• Stated task:
Repeat, exactly, the run of lines that opens with the line containing "The Blender code" and closes with the line containing "TACT_TOP = STEM_END - BUTTON_TRAVEL - 0.0002", and leave all other lines out.

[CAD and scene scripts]

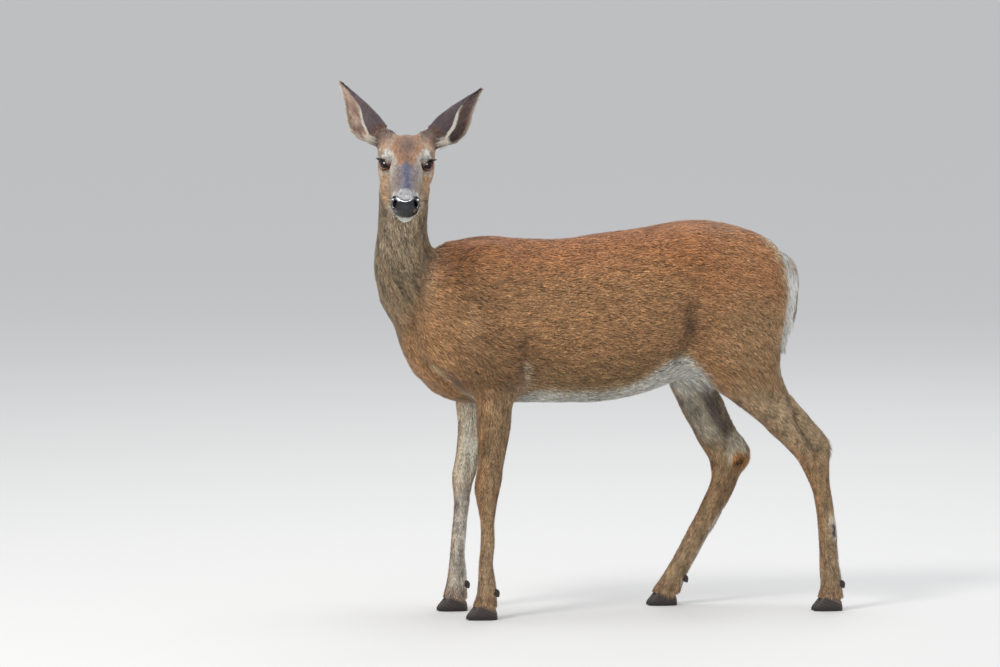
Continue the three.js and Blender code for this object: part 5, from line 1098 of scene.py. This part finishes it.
def even(v, k=48):
    q = np.quantile(v, np.linspace(0, 1, k)); q = np.maximum.accumulate(q+np.arange(k)*1e-9)
    lin = (v-v.min())/(np.ptp(v)+1e-9); return .004+.992*(.75*np.interp(v, q, np.linspace(0, 1, k))+.25*lin)
def even2(a, b, ka=18, k=40):
    """fills the square where a part's ends are cut aslant: b is spread within each level of a"""
    a = even(a); lo = np.linspace(0, 1, k); c = (np.arange(ka)+.5)/ka; Qm = []
    for j in range(ka):
        m = np.abs(a-c[j]) < .75/ka; q = np.quantile(b[m] if m.sum() > 40 else b, lo); Qm.append(np.maximum.accumulate(q+np.arange(k)*1e-9))
    Qm = np.array(Qm); f = np.clip(a*ka-.5, 0, ka-1.001); i = f.astype(int); t = f-i; r = np.zeros(len(a))
    for j in range(ka):
        m = i == j
        if m.any(): r[m] = (1-t[m])*np.interp(b[m], Qm[j], lo)+t[m]*np.interp(b[m], Qm[min(j+1, ka-1)], lo)
    return np.stack([a, .004+.992*r], 1)
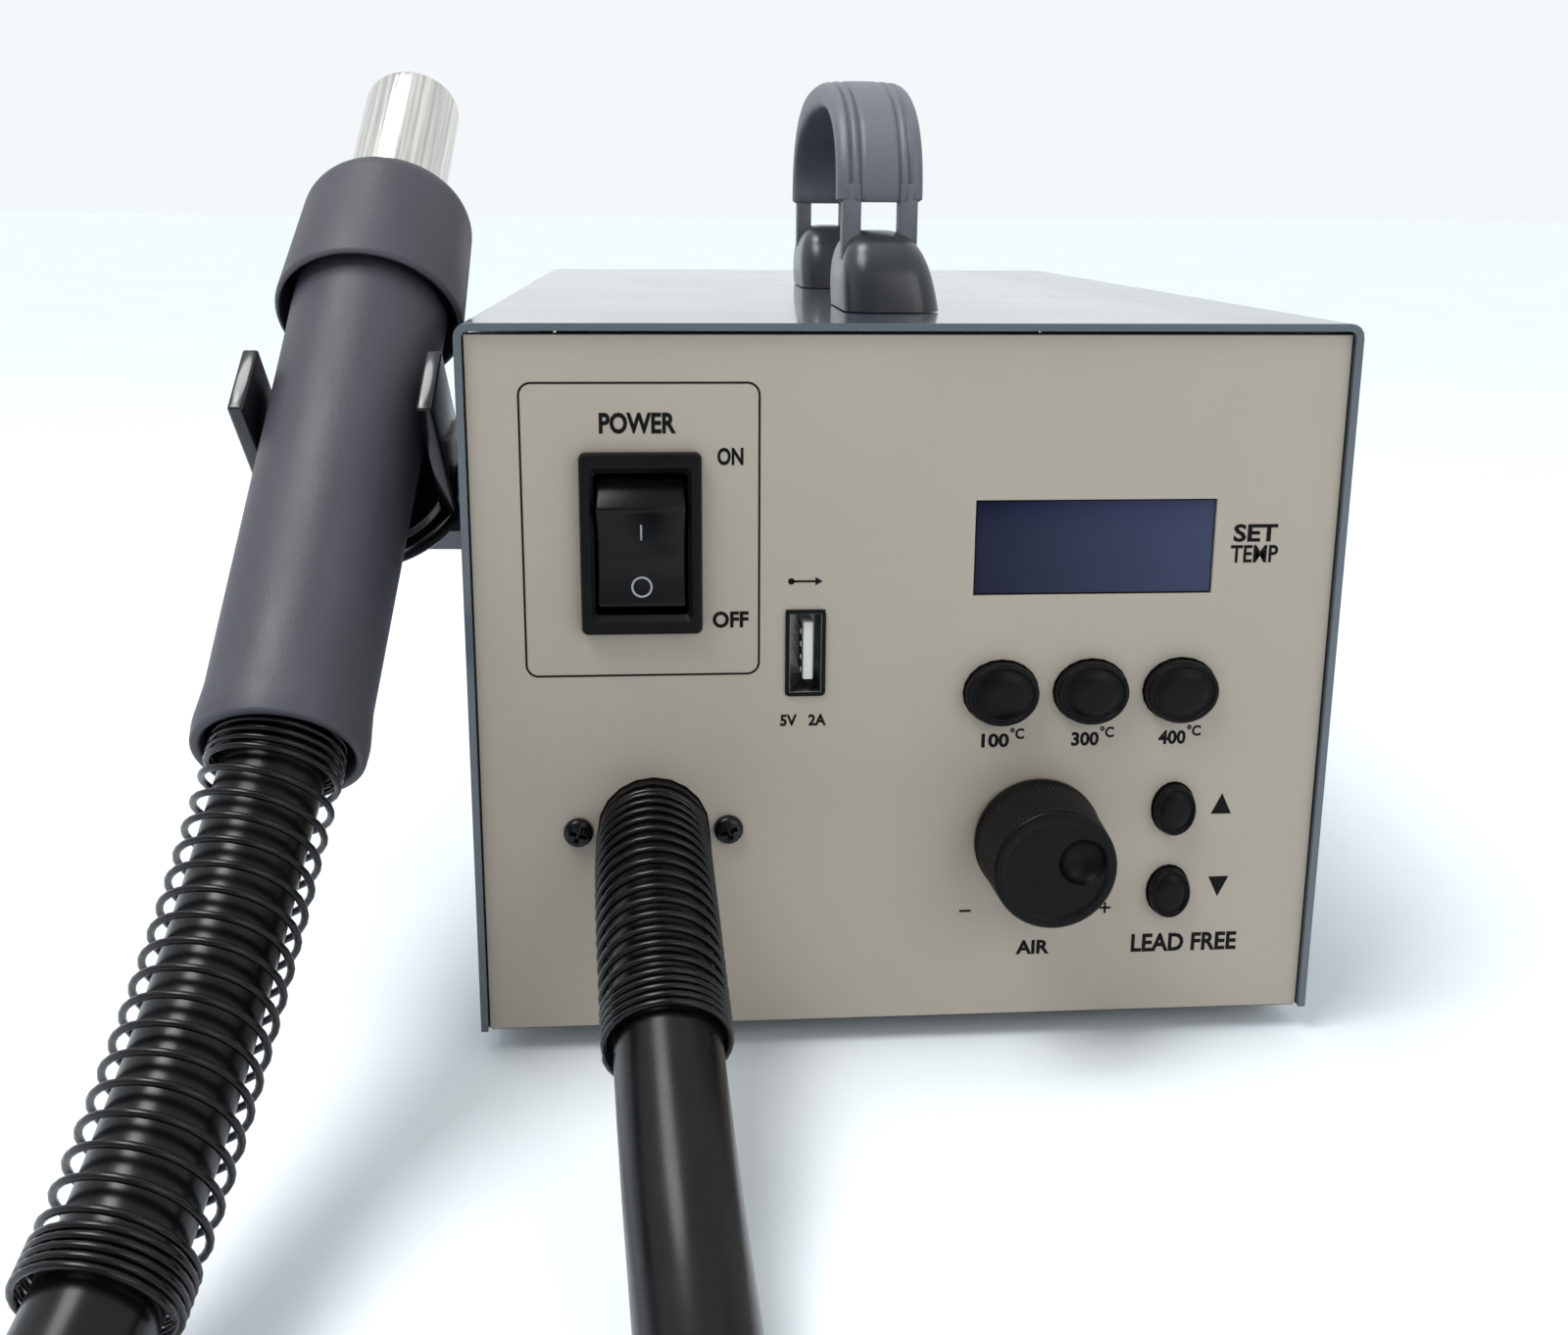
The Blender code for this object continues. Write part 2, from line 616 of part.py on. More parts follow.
def usb_socket():
    x, y = USB_AT
    wide, tall = USB_SIZE
    shell = part("usb_shell", block((-wide / 2, -tall / 2, -USB_DEPTH), (wide / 2, tall / 2, 0.0004)),
                 STEEL, FRONT, (x, y, 0))
    cut(shell, block((-wide / 2 + USB_WALL, -tall / 2 + USB_WALL, -USB_DEPTH + 0.002),
                     (wide / 2 - USB_WALL, tall / 2 - USB_WALL, 0.01)), location=(x, y, 0))
    part("usb_tongue", block((-0.0004, -0.35 * tall, -USB_DEPTH + 0.002 + GAP), (0.0018, 0.35 * tall, -0.0014)),
         WHITE_PLASTIC, FRONT, (x, y, 0))


def display():
    wide, tall = DISPLAY_SIZE
    window = (wide - 2 * GAP, tall - 2 * GAP)
    part("display_window", block_at((0, 0, -0.0014), (*window, 0.0018)), GLASS, FRONT, (*DISPLAY_AT, 0))
    part("display_module", block((-wide / 2 - 0.003, -tall / 2 - 0.003, -BOARD_DEPTH + GAP),
                                 (wide / 2 + 0.003, tall / 2 + 0.003, -0.0023 - GAP)),
         BLACK_PLASTIC, FRONT, (*DISPLAY_AT, 0))


def button(name, place, size, rise):
    """Domed oval cap with a raised rim, a flange behind the panel and a stem for its switch."""
    back = -PANEL_SHEET - GAP
    outline = [(0, STEM_END), (0.30, STEM_END), (0.30, back - 0.0012), (1.14, back - 0.0012), (1.14, back),
               (1.0, back), (1.0, 0.55 * rise), (0.93, 0.74 * rise), (0.82, 0.74 * rise), (0.70, 0.86 * rise),
               (0.40, 0.97 * rise), (0, rise)]
    mesh = turned(outline, 20, (size[0] / 2, size[1] / 2))
    part(name, mesh, BLACK_PLASTIC, FRONT, (*place, 0))


STEM_END = -0.0080
TACT_TOP = STEM_END - BUTTON_TRAVEL - 0.0002


def control_board():
    """Circuit board behind the controls, with one small switch under each button."""
    low, high = (0.006, 0.016), (HALF_INSIDE - 0.009, 0.124)
    part("control_board", block((*low, -BOARD_DEPTH - 0.0016), (*high, -BOARD_DEPTH)), BOARD, FRONT)
    names = ("100", "300", "400", "up", "down")
    for name, place in zip(names, (*PRESET_AT, *STEP_AT)):
        outline = [(0, -BOARD_DEPTH + GAP), (0.0033, -BOARD_DEPTH + GAP), (0.0033, TACT_TOP - 0.0012),
                   (0.0016, TACT_TOP - 0.0012), (0.0016, TACT_TOP), (0, TACT_TOP)]
        part(f"switch_under_{name}", turned(outline, 12), WHITE_PLASTIC, FRONT, (*place, 0))


def buttons():
    for name, place in zip(("button_100", "button_300", "button_400"), PRESET_AT):
        button(name, place, PRESET_SIZE, PRESET_RISE)
    for name, place in zip(("button_up", "button_down"), STEP_AT):
        button(name, place, STEP_SIZE, STEP_RISE)


BUSHING_RADIUS = 0.0036
KNOB_BACK = 0.0010


def air_control():
    """Knob on the shaft of a potentiometer, whose bushing and nut hold it to the panel."""
    x, y = KNOB_AT
    r, top, bore = KNOB_RADIUS, KNOB_HEIGHT, SHAFT_RADIUS + GAP
    outline = [(0.0095, KNOB_BACK), (r, KNOB_BACK), (r, 0.0030), (r * 0.985, 0.0034), (r * 0.945, top - 0.0012),
               (r * 0.89, top), (0, top - 0.0004), (0, 0.0150), (bore, 0.0150), (bore, 0.0060), (0.0095, 0.0060)]
    mesh = turned(outline, 2 * KNOB_FLUTES, flutes=KNOB_FLUTES, flute_depth=0.0006, fluted=(3, 4))
    place = (x, y, 0)
    knob = part("air_knob", mesh, BLACK_PLASTIC, FRONT, place)
    dish = turned([(0, -0.0022), (0.0020, -0.0019), (0.0036, -0.0009), (0.0045, 0.0010), (0, 0.0010)], 20)
    reach = 0.0062
    spot = (x + reach * cos(KNOB_POINTER), y + reach * sin(KNOB_POINTER), top)
    cut(knob, dish, location=spot)
    part("air_shaft", rod(SHAFT_RADIUS, -0.0095, 0.0150 - GAP), STEEL, FRONT, place)
    outline = [(0, -BOARD_DEPTH + GAP), (0.0080, -BOARD_DEPTH + GAP), (0.0080, -0.0050),
               (BUSHING_RADIUS, -0.0050), (BUSHING_RADIUS, 0.0042), (bore, 0.0042), (bore, -0.0100), (0, -0.0100)]
    part("air_potentiometer", turned(outline, 20), CHASSIS_STEEL, FRONT, place)
    nut = part("air_nut", prism([(0.0062 * cos(pi * i / 3), 0.0062 * sin(pi * i / 3)) for i in range(6)],
                                GAP, 0.0024), BRASS, FRONT, place)
    cut(nut, rod(BUSHING_RADIUS + GAP, -0.001, 0.01, 20), location=place)


OUTLET_COLLAR = 0.0118
OUTLET_RISE = 0.0030
SPIGOT_BACK = -0.0220


def outlet():
    """Hose fitting: a collar round the hose, a nipple inside it, and a flange behind the panel."""
    place = (*OUTLET_AT, 0)
    nipple, bore, socket = NIPPLE_RADIUS, NIPPLE_RADIUS - 0.0018, HOSE_RADIUS + FREE
    flange = -PANEL_SHEET - GAP
    outline = [(bore, SPIGOT_BACK), (nipple, SPIGOT_BACK), (nipple, flange - 0.0020), (OUTLET_COLLAR, flange - 0.0020),
               (OUTLET_COLLAR, OUTLET_RISE), (socket, OUTLET_RISE), (socket, -GAP - 0.0003),
               (nipple, -GAP - 0.0003), (nipple, 0.0090), (bore, 0.0090)]
    fitting = part("hose_outlet", turned(outline, 20), BLACK_PLASTIC, FRONT, place)
    plate = prism(rounded_rectangle(OUTLET_SCREW_SPACING + 0.010, 0.027, 0.005), flange - 0.0018, flange)
    join(fitting, plate, location=place)
    ream = rod(bore + 0.0002, flange - 0.010, 0.010, 20)
    cut(fitting, ream, location=place)
    holes = []
    for side in (-1, 1):
        hole = rod(SCREW_RADIUS + GAP, -0.02, 0.02, 12)
        hole.transform(Matrix.Translation((side * OUTLET_SCREW_SPACING / 2, 0, 0)))
        holes.append(hole)
    cut(fitting, merged("flange_holes", holes), location=place)


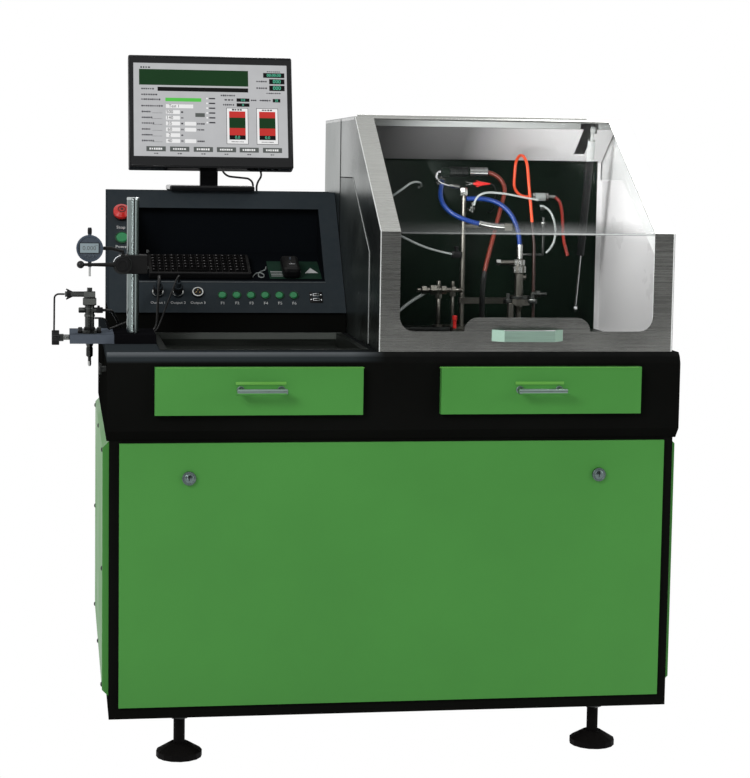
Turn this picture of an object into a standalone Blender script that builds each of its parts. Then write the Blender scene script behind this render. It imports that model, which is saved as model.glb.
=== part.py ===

• Solution to the problem:
The Blender code for this object continues. Write part 2, from line 616 of part.py on. More parts follow.
def usb_socket():
    x, y = USB_AT
    wide, tall = USB_SIZE
    shell = part("usb_shell", block((-wide / 2, -tall / 2, -USB_DEPTH), (wide / 2, tall / 2, 0.0004)),
                 STEEL, FRONT, (x, y, 0))
    cut(shell, block((-wide / 2 + USB_WALL, -tall / 2 + USB_WALL, -USB_DEPTH + 0.002),
                     (wide / 2 - USB_WALL, tall / 2 - USB_WALL, 0.01)), location=(x, y, 0))
    part("usb_tongue", block((-0.0004, -0.35 * tall, -USB_DEPTH + 0.002 + GAP), (0.0018, 0.35 * tall, -0.0014)),
         WHITE_PLASTIC, FRONT, (x, y, 0))


def display():
    wide, tall = DISPLAY_SIZE
    window = (wide - 2 * GAP, tall - 2 * GAP)
    part("display_window", block_at((0, 0, -0.0014), (*window, 0.0018)), GLASS, FRONT, (*DISPLAY_AT, 0))
    part("display_module", block((-wide / 2 - 0.003, -tall / 2 - 0.003, -BOARD_DEPTH + GAP),
                                 (wide / 2 + 0.003, tall / 2 + 0.003, -0.0023 - GAP)),
         BLACK_PLASTIC, FRONT, (*DISPLAY_AT, 0))


def button(name, place, size, rise):
    """Domed oval cap with a raised rim, a flange behind the panel and a stem for its switch."""
    back = -PANEL_SHEET - GAP
    outline = [(0, STEM_END), (0.30, STEM_END), (0.30, back - 0.0012), (1.14, back - 0.0012), (1.14, back),
               (1.0, back), (1.0, 0.55 * rise), (0.93, 0.74 * rise), (0.82, 0.74 * rise), (0.70, 0.86 * rise),
               (0.40, 0.97 * rise), (0, rise)]
    mesh = turned(outline, 20, (size[0] / 2, size[1] / 2))
    part(name, mesh, BLACK_PLASTIC, FRONT, (*place, 0))


STEM_END = -0.0080
TACT_TOP = STEM_END - BUTTON_TRAVEL - 0.0002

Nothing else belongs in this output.